Pourtant, l'icône politique reste une énigme. Qui est vraiment cette élève brillante, éduquée par un père colonel dans l'Ukraine post-soviétique ? Comment a-t-elle découvert l'engagement politique au lycée, au moment de la Révolution orange, avant de se jeter à corps perdu dans le mouvement Femen ? Qui est cette femme battue et arrêtée cent fois, torturée en Biélorussie, fuyant son pays après avoir tronçonné une croix en soutien aux Pussy Riot ?
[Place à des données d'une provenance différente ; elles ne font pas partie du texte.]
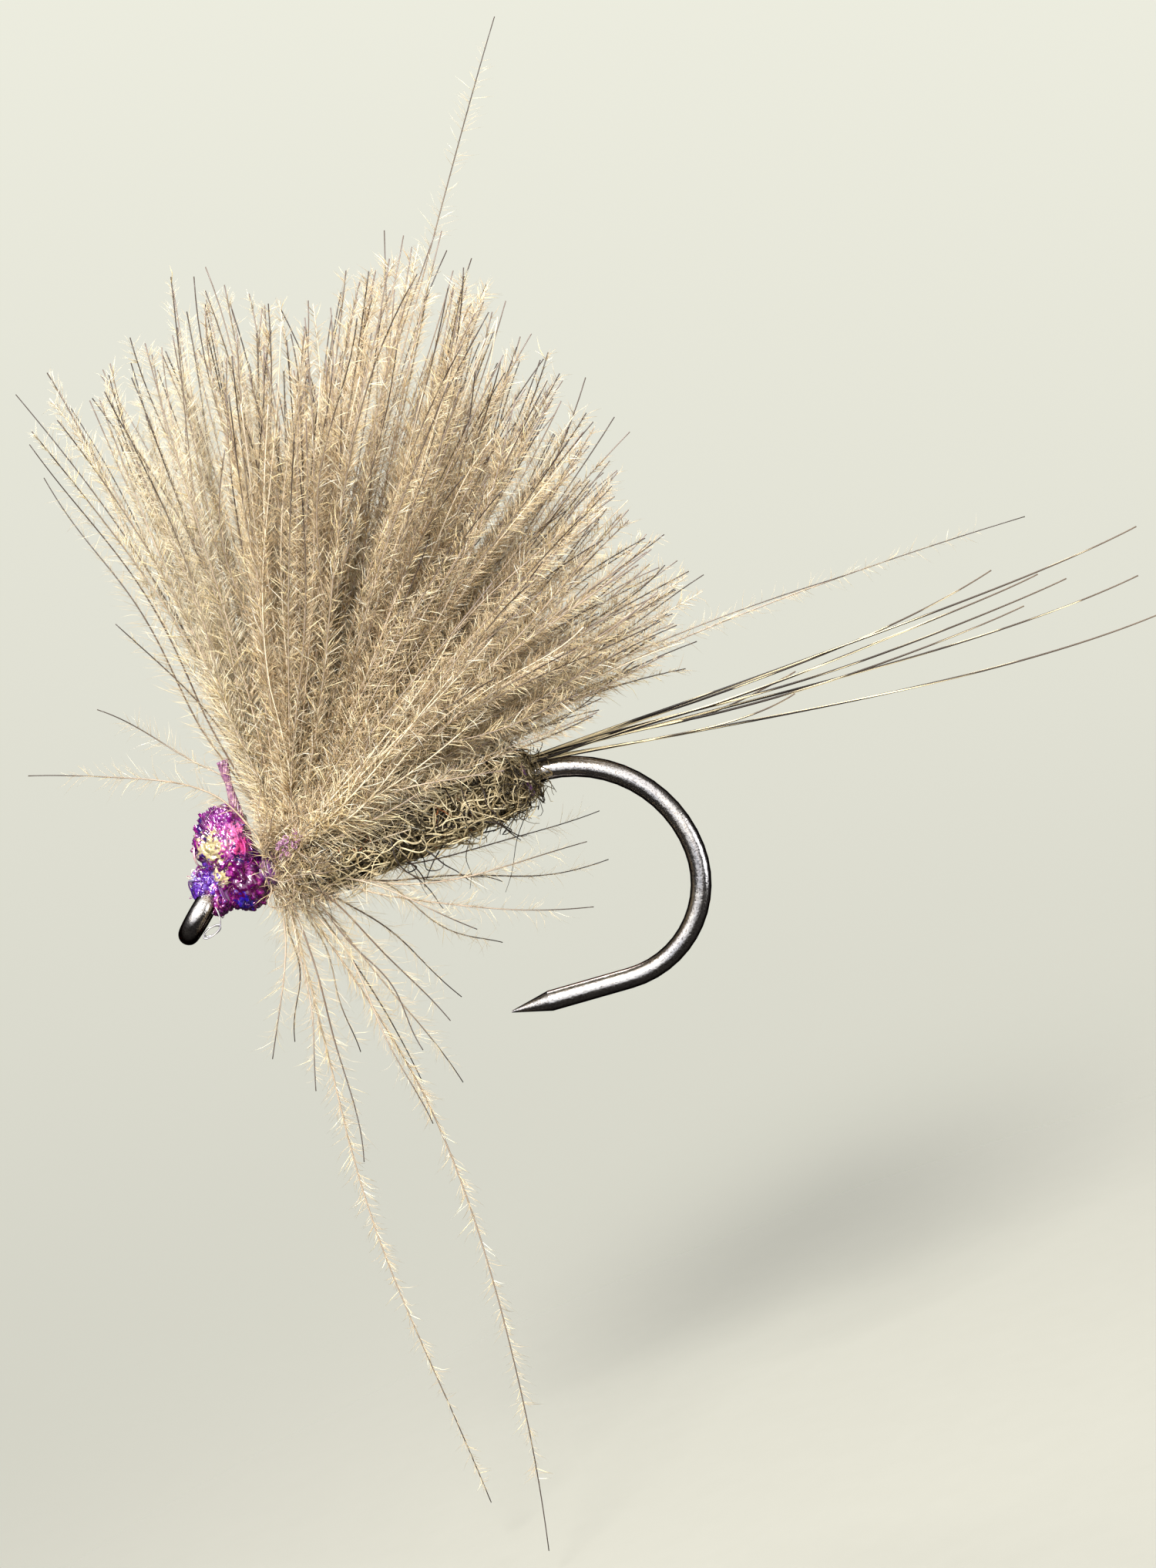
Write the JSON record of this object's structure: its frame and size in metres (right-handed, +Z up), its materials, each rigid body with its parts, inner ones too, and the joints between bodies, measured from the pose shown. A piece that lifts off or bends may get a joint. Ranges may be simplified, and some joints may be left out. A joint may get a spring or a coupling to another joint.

Caroline Fourest a accompagné Inna dès le premier jour de son exil à Paris. Elle s'est engagée avec elle, parfois contre elle... Lors des combats de rue face à Civitas, pour sauver Amina en Tunisie. Paris serait-elle redevenue la capitale de la révolution ? Bien plus que le portrait d'une héroïne fascinante, ce livre raconte l'odyssée d'une frondeuse tourmentée, tentée par le nihilisme, qui exige en tout la liberté mais s'impose une vie de soldate.

Dans ce récit haletant, tout est vrai : la solitude, la force d'âme, le goût un peu âcre de la vérité. Tour à tour enquêtrice, conseillère, amie, amoureuse et femme libre, Caroline Fourest raconte à la fois ses doutes, leurs combats et leur romance. Et pour la première fois, se livre.

Fantaisie-sarabande

Fantaisie-sarabande
Marienské Héléna
Ed. Flammarion

Peut-on supporter d'un mari avare et volage qu'il vous empoisonne la vie ? Non : on le tue.

Peut-on, lorsqu'on est belle à se damner, supporter de vivre au sein d'une famille de nazillons misérable et malodorante dans les friches de la Lorraine ? Non : on profite de sa beauté pour s'en sortir.

Angèle la meurtrière, Annabelle la prostituée de luxe ont dit non. Elles se rencontrent : coup de foudre. Elles disent alors oui, oui à l'amour, la déraison, la passion. Oui, la femme est clairement l'avenir de la femme.

Si ce n'est qu'un flic enquête sur le meurtre du mari d'Angèle...

Une comédie réjouissante qui mêle fantaisie policière, romance et pornographie débridée.